Hasn't there been a few parallel implementations of bzip2?

http://compression.ca/pbzip2/

http://bzip2smp.sourceforge.net/

I understand that parallelism isn't suited for a lot of algorithms but from what I can tell, there's been heaps of successful work in compression. Could you give us some more information?

It would really help me out - I'm doing an undergraduate class where I have to manually make an open-source project parallel. I've been looking into compression algorithms because I thought they were well suited. Please help me out if I'm going down the wrong path!

2 comments

The key to malkia's strawman is that pigz does not give the same results as the sequential "c" version of gzip. AFAIK gzip is not parallelizable as-is because every symbol depends on the previous symbol; pigz breaks this dependency to get parallelism but gives up a little compression efficiency.

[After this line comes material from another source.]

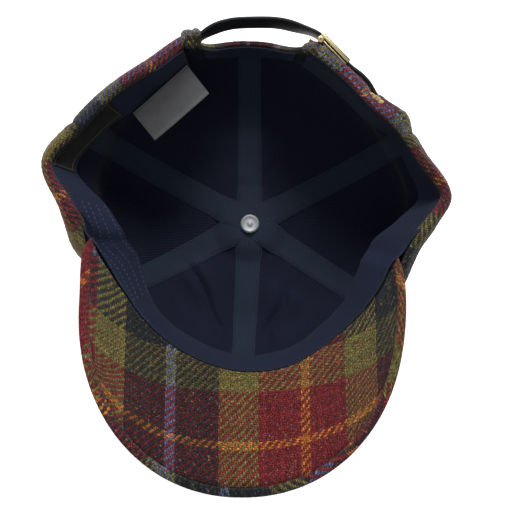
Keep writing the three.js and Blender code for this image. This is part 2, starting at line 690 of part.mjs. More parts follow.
// The frame lies behind the strap, with the hinge's pin along its left end.
function buckleFrame() {
  const width = BUCKLE.width - 2 * (BUCKLE.side + BUCKLE.gap);
  const behind = -(STRAP.thickness / 2 + BUCKLE.gap + BUCKLE.plate / 2);
  const left = HINGE.x + HINGE.ring + 0.2;
  const right = BUCKLE.length / 2 - 0.4;
  const plate = box(right - left, width, BUCKLE.plate, (left + right) / 2, 0, behind);
  const arms = [-1, 1].map((side) =>
    box(left - HINGE.x + 0.4, 1.2, BUCKLE.plate, (left + HINGE.x + 0.4) / 2, (side * (width - 1.2)) / 2, behind),
  );
  const pin = rod(HINGE.pin, BUCKLE.width, HINGE.x, 0, HINGE.z);
  return geometryOf(plate.add(arms[0]).add(arms[1]).add(pin));
}

// The plate closes over the strap, and its two sides turn round the pin.
function bucklePlate() {
  const front = STRAP.thickness / 2 + BUCKLE.gap;
  const depth = front + BUCKLE.plate + 1;
  const plate = box(BUCKLE.length, BUCKLE.width, BUCKLE.plate, 0, 0, front + BUCKLE.plate / 2);
  const sides = [-1, 1].flatMap((side) => {
    const y = (side * (BUCKLE.width - BUCKLE.side)) / 2;
    return [
      box(BUCKLE.length, BUCKLE.side, depth, 0, y, front + BUCKLE.plate - depth / 2),
      rod(HINGE.ring, BUCKLE.side, HINGE.x, y, HINGE.z),
    ];
  });
  const whole = sides.reduce((sum, part) => sum.add(part), plate);
  return geometryOf(whole.subtract(rod(HINGE.pin + 0.3, BUCKLE.width * 2, HINGE.x, 0, HINGE.z)));
}

buckle.add(add("buckle_frame", "brass", buckleFrame()));
buckle.add(add("buckle_plate", "brass", bucklePlate()));

// The tab is sewn to the outside of the crown beside the arch, and hooks round the pin.
function tabWall() {
  const off = -(LAYER_GAP + TAB.thickness / 2) - 0.3;
  const clear = HINGE.pin + 0.3 + TAB.thickness / 2;
  const roundPin = [-70, -45, -15, 20].map((turn) =>
    buckle
      .localToWorld(
        new THREE.Vector3(
          HINGE.x + clear * Math.cos(radians(turn)),
          0,
          HINGE.z + clear * Math.sin(radians(turn)),
        ),
      )
      .setZ(TAB.height),
  );
  const sewn = [71.6, 70.8, 70].map((angle) => atStrap(angle, off, TAB.height));
  const line = new THREE.CatmullRomCurve3([...sewn, ...roundPin], false, "centripetal");
  return bandAlong(line, TAB.width, TAB.thickness, 14);
}
add("buckle_tab", "tweed", tabWall());

// The covered button, and the rivet that holds it through the middle of the crown
function turned(outline) {
  const points = outline.map(([radius, height]) => new THREE.Vector2(radius, height));
  const geometry = new THREE.LatheGeometry(points, 20).rotateX(Math.PI / 2);
  geometry.deleteAttribute("normal");
  geometry.deleteAttribute("uv");
  return facingOut(mergeVertices(geometry, 1e-4));
}

function buttonCover() {
  const { radius, height } = BUTTON;
  return turned([
    [0, 0],
    [radius * 0.6, 0],
    [radius * 0.9, height * 0.22],
    [radius, height * 0.55],
    [radius * 0.9, height],
    [0, height],
  ]);
}

function buttonRivet() {
  const bottom = BUTTON.height + LAYER_GAP;
  const base = bottom + TAPE_DEPTH + TAPE + LAYER_GAP;
  const { radius, height, shank } = RIVET;
  return turned([
    [0, bottom],
    [shank, bottom],
    [shank, base],
    [radius, base],
    [radius, base + height * 0.7],
    [radius * 0.85, base + height],
    [radius * 0.66, base + height * 0.6],
    [radius * 0.3, base + height * 0.5],
    [radius * 0.22, base + height],
    [0, base + height],
  ]);
}

add("button_cover", "tweed", buttonCover());
add("button_rivet", "steel", buttonRivet());

// A folded care label stands out from under the sweatband, and a flat one is sewn on the band.
function careLabel() {
  const line = ([from, to], along) => new THREE.Vector3(...from).lerp(new THREE.Vector3(...to), along);
  const rows = [0, 0.12, 0.3, 0.5, 0.75, 1];
  const at = (along, down) => {
    const top = line(CARE_LABEL.top, along);
    const middle = top.clone().setZ(top.z - CARE_LABEL.hang);
    return new THREE.QuadraticBezierCurve3(top, middle, line(CARE_LABEL.bottom, along)).getPoint(down);
  };
  const along = line(CARE_LABEL.top, 1).sub(line(CARE_LABEL.top, 0)).normalize();
  const skin = (offset) =>
    evenly(0, 1, 2).map((share) =>
      rows.map((down) => {
        const step = at(share, Math.min(down + 0.05, 1)).sub(at(share, Math.max(down - 0.05, 0)));
        return at(share, down).addScaledVector(along.clone().cross(step).normalize(), offset);
      }),
    );
  return wall(skin(0), skin(CARE_LABEL.thickness));
}
add("label_care", "whiteLabel", careLabel());

function bandLabel() {
  const { from, to, thickness } = BAND_LABEL;
  const rows = [2.5, HEM_WIDTH, 20, BAND_WIDTH - 1.5];
  const skin = (depth) =>
    columnsBetween(from, to).map((angle) =>
      rows.map((fromRim) => bandPoint(angle, fromRim, BAND + 0.7 + depth)),
    );
  return wall(skin(0), skin(thickness));
}
add("label_woven", "blackLabel", bandLabel());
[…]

In practice this does not matter, which is why LZ is not a good example.
Compression algorithms are poorly suited to parallelism, because they remove everything that isn't a data dependency in the input, and parallelism is nothing but a lack of data dependencies.

The trick is to start at the largest chunk possible and go down until you find where they have left in some, uh, non-dependencies - like bzip2 which has independent x*100KB blocks, and video which (usually) has independent frames. You should be able to get 2-4 separate tasks out of that, which is good enough for CPUs.